What is needed: Report, word for word, every line of the material that contains "from".

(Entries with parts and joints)
________________

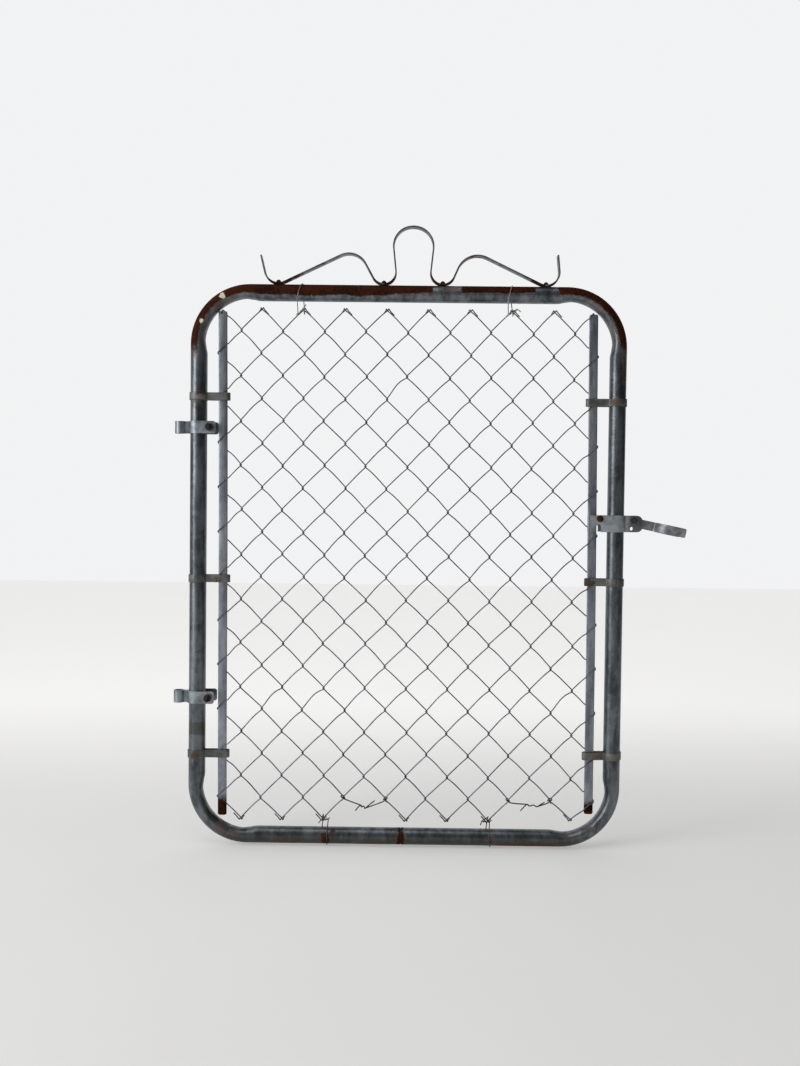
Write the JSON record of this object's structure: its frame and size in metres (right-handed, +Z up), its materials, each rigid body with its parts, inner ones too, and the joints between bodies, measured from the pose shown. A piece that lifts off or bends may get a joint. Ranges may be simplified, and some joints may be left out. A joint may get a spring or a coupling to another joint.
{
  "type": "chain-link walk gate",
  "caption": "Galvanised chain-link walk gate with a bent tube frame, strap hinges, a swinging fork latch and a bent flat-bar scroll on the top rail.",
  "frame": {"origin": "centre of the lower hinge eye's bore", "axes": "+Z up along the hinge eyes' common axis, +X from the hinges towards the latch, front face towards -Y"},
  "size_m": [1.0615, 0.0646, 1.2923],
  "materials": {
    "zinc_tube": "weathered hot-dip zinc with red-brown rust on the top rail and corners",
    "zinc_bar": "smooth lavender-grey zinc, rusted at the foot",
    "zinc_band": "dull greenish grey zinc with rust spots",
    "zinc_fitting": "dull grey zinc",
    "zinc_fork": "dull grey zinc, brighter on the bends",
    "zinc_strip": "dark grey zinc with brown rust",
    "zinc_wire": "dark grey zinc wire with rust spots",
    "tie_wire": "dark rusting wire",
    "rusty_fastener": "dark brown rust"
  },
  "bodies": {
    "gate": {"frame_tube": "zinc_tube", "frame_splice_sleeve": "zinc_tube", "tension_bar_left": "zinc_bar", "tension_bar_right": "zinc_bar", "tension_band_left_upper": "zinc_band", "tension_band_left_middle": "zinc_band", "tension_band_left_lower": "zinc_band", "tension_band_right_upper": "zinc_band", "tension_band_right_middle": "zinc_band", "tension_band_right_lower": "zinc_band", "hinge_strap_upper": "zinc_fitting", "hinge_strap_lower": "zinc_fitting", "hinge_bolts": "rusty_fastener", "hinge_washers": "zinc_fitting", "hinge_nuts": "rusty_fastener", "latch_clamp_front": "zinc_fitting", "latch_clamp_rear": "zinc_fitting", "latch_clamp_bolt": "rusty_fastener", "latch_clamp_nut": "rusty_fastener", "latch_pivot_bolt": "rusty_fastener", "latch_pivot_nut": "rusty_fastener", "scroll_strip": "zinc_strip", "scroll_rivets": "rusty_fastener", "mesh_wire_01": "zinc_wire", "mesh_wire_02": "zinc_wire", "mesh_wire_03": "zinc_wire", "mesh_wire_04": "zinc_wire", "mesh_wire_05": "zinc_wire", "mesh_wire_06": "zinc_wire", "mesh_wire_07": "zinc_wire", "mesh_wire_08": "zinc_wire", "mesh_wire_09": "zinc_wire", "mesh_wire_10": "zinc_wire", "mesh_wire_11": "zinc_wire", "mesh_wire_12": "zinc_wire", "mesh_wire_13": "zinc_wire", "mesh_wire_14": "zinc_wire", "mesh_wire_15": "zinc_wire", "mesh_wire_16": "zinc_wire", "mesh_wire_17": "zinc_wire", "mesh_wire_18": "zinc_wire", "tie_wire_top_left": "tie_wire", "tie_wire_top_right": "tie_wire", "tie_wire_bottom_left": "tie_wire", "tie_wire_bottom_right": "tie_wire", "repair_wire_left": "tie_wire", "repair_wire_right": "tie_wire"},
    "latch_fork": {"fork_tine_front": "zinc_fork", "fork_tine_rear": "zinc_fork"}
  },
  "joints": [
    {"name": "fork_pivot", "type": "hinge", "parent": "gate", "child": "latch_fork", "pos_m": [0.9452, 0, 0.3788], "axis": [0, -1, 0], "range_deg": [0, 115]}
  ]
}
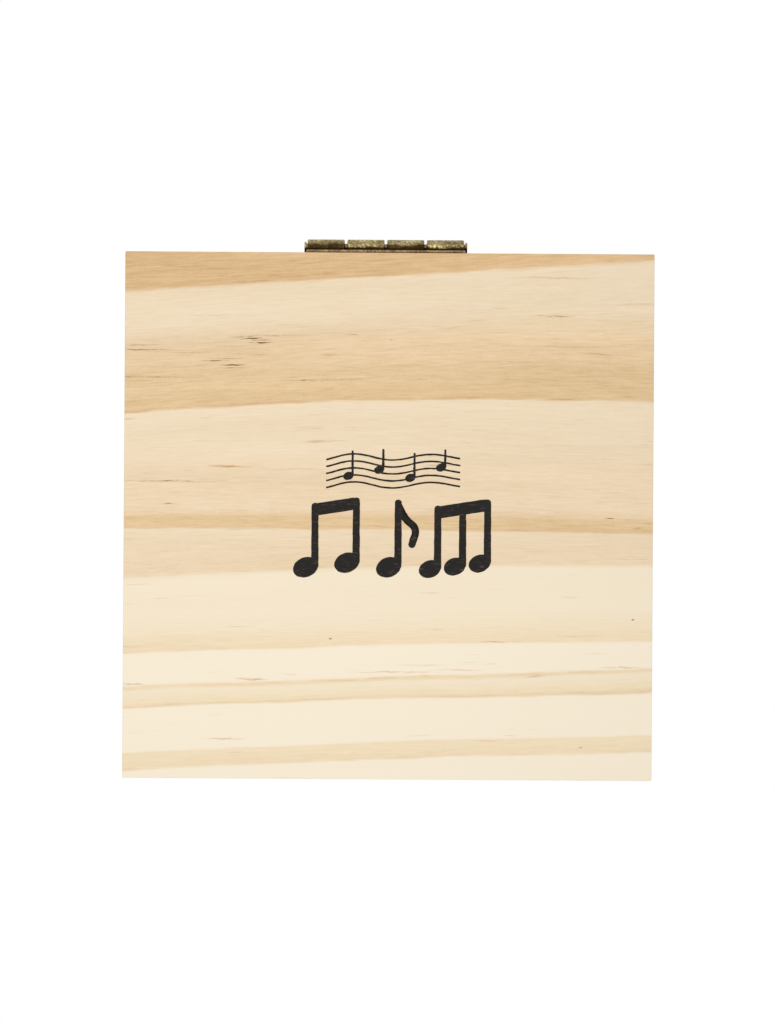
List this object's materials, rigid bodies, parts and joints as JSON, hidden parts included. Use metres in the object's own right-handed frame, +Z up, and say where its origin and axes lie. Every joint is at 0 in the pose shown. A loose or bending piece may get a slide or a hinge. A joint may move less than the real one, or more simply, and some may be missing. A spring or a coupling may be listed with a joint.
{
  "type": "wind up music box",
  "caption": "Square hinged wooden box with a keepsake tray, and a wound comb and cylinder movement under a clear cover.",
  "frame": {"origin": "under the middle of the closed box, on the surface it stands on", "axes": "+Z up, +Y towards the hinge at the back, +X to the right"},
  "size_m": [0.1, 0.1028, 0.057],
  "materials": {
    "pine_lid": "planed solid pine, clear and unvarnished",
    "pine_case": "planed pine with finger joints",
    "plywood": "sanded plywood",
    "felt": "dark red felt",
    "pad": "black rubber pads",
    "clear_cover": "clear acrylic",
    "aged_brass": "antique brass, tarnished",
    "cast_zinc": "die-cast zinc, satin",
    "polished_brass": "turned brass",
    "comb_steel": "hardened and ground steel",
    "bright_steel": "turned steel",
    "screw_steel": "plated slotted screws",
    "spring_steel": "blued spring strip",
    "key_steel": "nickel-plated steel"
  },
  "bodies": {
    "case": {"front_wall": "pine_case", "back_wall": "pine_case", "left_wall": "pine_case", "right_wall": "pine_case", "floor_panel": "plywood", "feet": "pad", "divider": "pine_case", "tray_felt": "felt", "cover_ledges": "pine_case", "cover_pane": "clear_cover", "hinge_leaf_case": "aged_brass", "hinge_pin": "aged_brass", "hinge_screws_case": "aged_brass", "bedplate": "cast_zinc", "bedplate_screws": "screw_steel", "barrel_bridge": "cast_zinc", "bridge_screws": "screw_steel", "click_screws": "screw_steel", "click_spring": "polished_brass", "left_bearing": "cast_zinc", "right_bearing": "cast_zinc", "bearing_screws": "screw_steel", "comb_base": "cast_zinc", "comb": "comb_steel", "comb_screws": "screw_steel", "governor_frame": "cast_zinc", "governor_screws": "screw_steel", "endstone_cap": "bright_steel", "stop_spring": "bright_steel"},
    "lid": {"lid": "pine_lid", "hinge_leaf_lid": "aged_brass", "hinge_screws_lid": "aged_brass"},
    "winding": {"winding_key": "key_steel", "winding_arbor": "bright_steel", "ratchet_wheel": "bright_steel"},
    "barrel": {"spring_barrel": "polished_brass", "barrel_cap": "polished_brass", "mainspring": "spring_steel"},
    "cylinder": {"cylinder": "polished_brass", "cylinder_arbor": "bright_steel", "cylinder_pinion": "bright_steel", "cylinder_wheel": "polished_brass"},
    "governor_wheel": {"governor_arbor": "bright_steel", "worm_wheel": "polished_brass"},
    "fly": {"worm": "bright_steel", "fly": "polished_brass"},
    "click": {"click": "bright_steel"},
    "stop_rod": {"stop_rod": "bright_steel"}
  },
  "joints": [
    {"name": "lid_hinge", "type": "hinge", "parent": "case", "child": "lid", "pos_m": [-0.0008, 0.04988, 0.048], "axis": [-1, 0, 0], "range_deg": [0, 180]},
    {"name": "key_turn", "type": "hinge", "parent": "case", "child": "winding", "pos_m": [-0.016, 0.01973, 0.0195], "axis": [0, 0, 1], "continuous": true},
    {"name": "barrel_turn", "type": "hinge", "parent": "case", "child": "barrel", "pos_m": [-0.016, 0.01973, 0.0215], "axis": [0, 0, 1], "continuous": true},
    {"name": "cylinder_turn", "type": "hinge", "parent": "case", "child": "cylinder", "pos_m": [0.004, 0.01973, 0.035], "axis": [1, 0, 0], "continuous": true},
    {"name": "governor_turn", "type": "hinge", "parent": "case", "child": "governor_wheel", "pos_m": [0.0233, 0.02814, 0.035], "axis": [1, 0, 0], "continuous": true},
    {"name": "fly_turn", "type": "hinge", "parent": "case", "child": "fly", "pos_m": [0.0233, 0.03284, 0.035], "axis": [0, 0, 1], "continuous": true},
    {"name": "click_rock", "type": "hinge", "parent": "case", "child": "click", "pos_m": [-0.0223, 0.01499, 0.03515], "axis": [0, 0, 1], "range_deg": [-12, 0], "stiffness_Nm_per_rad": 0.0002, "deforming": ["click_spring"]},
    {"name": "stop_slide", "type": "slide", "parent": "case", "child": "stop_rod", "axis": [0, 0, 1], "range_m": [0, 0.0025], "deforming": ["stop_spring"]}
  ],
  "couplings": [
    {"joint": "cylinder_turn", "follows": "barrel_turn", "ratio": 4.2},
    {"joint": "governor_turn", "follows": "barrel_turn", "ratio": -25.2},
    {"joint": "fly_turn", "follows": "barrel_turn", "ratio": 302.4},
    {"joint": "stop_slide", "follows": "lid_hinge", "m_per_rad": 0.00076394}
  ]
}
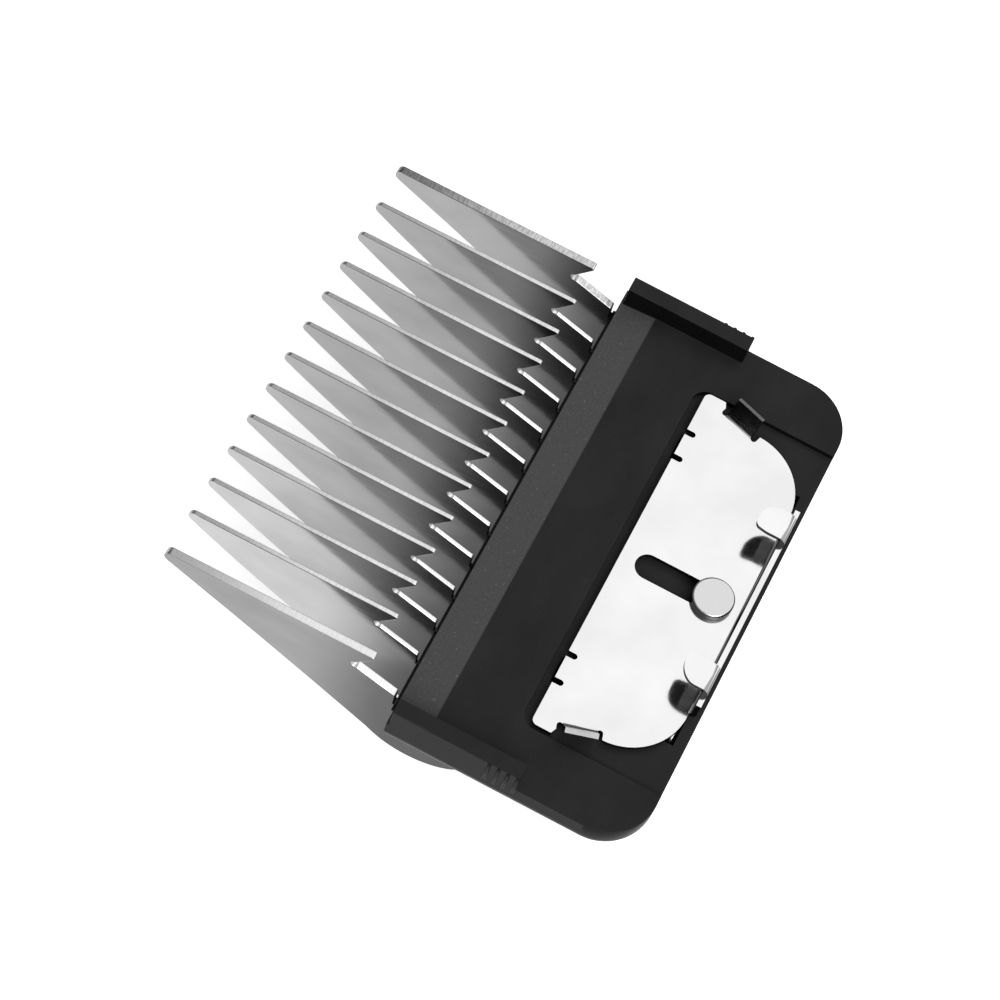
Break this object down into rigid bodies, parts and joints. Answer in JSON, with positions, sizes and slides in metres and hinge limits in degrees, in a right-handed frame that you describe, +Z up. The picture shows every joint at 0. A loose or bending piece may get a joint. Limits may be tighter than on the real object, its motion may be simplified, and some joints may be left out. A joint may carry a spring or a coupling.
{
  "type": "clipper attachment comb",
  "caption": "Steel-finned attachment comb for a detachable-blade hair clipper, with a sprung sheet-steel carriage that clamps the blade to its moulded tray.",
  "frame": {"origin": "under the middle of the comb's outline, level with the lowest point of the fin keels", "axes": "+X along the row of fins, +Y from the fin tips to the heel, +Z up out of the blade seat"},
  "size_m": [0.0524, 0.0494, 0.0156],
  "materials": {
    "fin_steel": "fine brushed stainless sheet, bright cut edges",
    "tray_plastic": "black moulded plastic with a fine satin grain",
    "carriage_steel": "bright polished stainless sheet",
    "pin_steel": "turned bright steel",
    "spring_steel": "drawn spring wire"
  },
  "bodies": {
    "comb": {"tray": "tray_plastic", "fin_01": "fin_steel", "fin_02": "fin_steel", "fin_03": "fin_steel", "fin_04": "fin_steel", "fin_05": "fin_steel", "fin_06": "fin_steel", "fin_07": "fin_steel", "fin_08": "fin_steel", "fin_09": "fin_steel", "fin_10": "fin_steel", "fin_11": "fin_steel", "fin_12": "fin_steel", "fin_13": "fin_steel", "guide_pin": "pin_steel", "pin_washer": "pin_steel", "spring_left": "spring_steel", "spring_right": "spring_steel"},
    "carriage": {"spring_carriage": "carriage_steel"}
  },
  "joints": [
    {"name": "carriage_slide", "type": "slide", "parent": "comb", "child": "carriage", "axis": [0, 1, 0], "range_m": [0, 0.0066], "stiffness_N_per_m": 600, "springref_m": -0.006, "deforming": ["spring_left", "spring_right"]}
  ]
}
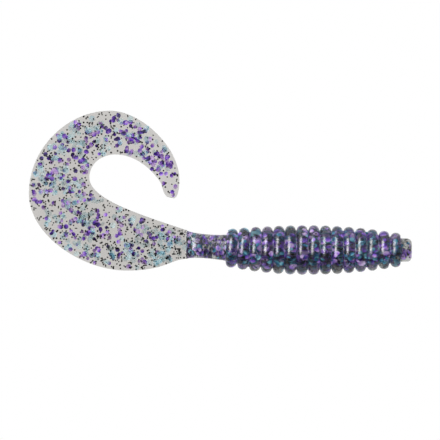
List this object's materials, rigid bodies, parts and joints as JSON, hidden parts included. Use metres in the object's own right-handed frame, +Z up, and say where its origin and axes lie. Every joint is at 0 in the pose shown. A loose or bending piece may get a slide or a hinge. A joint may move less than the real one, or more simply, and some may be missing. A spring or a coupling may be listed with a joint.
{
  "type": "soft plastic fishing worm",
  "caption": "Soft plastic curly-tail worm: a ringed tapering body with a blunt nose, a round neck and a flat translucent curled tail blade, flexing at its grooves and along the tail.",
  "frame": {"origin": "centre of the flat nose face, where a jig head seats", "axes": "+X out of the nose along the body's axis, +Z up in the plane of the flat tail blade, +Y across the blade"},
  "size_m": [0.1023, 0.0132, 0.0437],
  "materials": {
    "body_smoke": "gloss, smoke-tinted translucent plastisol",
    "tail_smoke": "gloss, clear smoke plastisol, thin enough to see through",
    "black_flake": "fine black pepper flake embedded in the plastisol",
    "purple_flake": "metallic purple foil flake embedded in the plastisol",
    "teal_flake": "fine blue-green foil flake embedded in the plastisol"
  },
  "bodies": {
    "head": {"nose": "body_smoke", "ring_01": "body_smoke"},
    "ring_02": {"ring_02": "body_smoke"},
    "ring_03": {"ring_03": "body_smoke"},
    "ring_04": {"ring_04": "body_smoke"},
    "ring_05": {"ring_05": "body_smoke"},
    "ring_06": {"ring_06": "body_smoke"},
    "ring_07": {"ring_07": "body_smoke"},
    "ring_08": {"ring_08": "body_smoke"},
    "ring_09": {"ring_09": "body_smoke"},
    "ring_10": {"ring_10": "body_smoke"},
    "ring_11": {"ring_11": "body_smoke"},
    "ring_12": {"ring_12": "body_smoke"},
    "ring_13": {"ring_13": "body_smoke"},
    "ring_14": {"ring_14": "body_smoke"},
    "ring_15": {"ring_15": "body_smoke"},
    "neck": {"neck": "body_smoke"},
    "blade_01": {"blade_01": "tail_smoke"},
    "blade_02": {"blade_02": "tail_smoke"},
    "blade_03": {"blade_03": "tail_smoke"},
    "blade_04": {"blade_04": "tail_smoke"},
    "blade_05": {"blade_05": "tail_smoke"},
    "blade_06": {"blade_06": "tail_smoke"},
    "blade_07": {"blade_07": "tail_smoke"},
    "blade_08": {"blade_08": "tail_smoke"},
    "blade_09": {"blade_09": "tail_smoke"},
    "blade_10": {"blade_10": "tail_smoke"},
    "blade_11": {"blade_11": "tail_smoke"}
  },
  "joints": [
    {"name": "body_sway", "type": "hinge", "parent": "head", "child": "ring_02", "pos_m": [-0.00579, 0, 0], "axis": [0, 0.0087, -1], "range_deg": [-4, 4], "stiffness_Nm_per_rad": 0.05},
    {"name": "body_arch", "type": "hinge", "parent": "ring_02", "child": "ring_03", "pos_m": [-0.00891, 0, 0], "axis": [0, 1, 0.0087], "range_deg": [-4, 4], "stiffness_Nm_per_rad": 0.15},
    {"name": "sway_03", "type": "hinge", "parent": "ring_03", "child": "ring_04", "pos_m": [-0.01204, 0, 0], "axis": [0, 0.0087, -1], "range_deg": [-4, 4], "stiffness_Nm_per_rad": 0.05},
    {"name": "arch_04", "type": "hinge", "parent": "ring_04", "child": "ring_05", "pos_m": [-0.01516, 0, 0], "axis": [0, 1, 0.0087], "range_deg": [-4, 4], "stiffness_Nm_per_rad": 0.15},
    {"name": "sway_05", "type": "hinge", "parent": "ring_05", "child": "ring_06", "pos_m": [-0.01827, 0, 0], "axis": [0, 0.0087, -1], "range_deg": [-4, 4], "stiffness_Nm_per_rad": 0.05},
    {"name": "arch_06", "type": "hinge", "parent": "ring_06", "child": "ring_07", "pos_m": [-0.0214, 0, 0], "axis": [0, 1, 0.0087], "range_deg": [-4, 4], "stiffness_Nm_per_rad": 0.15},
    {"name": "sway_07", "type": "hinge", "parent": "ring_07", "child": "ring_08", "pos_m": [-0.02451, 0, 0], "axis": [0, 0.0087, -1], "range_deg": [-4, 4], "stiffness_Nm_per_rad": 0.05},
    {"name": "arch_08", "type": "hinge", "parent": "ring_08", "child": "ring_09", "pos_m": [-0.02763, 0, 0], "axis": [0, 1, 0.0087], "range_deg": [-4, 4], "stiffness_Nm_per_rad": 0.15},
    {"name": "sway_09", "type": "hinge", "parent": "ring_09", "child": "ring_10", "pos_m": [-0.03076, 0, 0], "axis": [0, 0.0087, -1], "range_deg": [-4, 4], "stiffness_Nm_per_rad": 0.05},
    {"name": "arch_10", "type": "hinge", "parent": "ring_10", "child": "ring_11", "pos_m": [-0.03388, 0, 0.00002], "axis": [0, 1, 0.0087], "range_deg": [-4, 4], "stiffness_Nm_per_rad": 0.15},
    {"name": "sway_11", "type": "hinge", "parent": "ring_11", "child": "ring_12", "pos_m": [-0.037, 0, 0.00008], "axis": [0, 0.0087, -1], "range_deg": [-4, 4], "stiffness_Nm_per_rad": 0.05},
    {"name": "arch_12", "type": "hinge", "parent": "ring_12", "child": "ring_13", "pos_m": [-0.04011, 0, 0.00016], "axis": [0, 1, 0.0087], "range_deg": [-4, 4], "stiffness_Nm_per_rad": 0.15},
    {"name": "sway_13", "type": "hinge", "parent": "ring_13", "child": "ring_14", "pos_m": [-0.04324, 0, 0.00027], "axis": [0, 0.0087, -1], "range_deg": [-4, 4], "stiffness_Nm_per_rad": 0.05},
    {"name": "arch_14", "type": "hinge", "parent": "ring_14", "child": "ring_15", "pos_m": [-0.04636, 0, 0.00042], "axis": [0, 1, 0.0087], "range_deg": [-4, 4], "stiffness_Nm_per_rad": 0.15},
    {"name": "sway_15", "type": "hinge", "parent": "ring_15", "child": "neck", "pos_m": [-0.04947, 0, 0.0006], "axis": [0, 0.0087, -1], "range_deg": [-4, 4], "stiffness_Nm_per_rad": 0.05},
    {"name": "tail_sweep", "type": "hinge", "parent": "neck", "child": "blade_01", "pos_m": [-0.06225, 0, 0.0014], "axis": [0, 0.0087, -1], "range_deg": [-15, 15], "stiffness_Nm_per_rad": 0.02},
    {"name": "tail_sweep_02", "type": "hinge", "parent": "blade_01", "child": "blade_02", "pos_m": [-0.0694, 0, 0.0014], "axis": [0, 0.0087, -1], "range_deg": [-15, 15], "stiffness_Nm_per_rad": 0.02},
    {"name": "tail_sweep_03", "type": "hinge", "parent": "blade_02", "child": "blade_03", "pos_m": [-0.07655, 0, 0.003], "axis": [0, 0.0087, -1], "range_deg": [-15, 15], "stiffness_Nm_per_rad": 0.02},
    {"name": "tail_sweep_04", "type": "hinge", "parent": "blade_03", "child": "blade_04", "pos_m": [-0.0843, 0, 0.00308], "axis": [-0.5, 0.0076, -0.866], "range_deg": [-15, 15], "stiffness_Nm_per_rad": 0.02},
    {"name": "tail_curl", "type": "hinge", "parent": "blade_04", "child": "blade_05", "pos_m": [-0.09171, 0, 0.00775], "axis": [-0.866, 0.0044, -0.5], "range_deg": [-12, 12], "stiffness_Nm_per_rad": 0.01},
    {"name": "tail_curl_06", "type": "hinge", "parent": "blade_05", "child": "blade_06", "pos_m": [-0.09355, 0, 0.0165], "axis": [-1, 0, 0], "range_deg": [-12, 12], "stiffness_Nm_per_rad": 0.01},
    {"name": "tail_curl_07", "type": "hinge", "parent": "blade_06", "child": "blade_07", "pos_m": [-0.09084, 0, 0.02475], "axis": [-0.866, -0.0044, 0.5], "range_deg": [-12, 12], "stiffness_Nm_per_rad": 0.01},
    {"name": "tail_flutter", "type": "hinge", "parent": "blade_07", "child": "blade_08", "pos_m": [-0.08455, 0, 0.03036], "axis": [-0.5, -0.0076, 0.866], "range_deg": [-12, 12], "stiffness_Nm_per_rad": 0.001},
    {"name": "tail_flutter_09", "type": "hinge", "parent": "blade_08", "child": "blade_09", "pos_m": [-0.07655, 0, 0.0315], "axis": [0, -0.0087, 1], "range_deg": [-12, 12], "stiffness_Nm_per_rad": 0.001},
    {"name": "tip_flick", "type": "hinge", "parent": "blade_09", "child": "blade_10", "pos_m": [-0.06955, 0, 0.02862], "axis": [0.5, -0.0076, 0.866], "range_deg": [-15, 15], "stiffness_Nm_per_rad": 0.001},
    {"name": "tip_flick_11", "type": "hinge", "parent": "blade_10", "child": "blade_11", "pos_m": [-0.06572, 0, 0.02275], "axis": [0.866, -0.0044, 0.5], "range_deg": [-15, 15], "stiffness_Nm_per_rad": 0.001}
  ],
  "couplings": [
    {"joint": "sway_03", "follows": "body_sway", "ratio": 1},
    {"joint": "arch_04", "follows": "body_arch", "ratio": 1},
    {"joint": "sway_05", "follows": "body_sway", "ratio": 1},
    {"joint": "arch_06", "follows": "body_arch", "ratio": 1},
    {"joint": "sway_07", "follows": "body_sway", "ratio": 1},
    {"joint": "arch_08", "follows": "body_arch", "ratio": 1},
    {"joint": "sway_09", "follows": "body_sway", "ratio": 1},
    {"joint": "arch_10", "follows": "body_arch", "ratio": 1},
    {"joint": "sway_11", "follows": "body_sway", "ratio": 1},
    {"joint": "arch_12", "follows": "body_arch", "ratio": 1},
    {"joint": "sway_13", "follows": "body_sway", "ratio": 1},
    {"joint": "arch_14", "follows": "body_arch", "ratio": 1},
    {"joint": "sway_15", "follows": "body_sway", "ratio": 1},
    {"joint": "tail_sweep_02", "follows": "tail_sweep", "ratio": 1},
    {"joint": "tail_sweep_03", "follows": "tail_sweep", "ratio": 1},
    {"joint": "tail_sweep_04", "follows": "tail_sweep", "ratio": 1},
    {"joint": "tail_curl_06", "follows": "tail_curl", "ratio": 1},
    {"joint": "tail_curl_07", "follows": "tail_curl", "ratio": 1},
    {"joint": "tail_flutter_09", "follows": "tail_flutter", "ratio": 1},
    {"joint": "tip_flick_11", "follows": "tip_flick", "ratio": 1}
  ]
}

________________

Worked answer:
Write the JSON record of this object's structure: its frame and size in metres (right-handed, +Z up), its materials, each rigid body with its parts, inner ones too, and the joints between bodies, measured from the pose shown. A piece that lifts off or bends may get a joint. Ranges may be simplified, and some joints may be left out. A joint may get a spring or a coupling to another joint.
  "frame": {"origin": "centre of the lower hinge eye's bore", "axes": "+Z up along the hinge eyes' common axis, +X from the hinges towards the latch, front face towards -Y"},
  "frame": {"origin": "under the middle of the comb's outline, level with the lowest point of the fin keels", "axes": "+X along the row of fins, +Y from the fin tips to the heel, +Z up out of the blade seat"},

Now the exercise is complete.